- 著者
-
相馬 尚之
- 出版者
- 日本科学史学会
- 雑誌
- 科学史研究 (ISSN:21887535)
- 巻号頁・発行日
- vol.59, no.296, pp.311-326, 2020 (Released:2021-10-06)
This paper discusses the significance of the novels included in the German author Hanns Heinz Ewersʼ (1871–1943) popular science book Ameisen (The Ants, 1925). After World War I, the destruction of the existing social norms led scientists and novelists to engage in the research of social insects. Ewers, a best-selling author during the period from the end of the nineteenth century to the interwar period, wrote a book about ants to criticize modern science, which had become so professionalized and jargon-laden that laypeople did not understand it.
The peculiarity of Ewersʼ work lies in three "myrmecomorphic" novels that transplanted the behaviors of ants into human society. This paper focuses on two of those three novels, Jungfernzeugung? (Parthenogenesis) and Armer Freddy (Poor Freddy), and clarifies how these fantasy novels function as satire on scientists. In Jungfernzeugung?, for example, Ewers mixed a traditional motif and the newest scientific accomplishment: succubus and parthenogenesis in sea urchins. Through this mixture of literary and scientific imaginations, he attached a (pseudo-)scientific explanation to the old myth and strong suspicion to the exactness of science.

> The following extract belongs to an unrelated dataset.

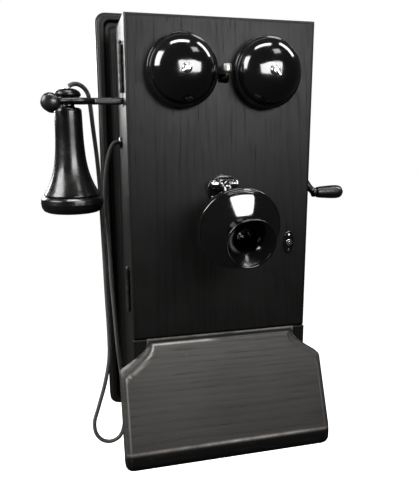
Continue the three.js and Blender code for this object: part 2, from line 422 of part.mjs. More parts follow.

Ewersʼ myrmecomorphism not only satisfied the curiosity of the masses but also exposed how the latest study of biology was full of analogical thoughts and social ideologies. Through its excessive obscenity and curious resonances, which aligned with the trend in biologism-especially with the scientific worldview expressed by monists like Ernst Haeckel (1834–1919)-Ewersʼ myrmecomorphism revealed the hidden cultural aspects, such as misogyny and homophobia, in exact natural science.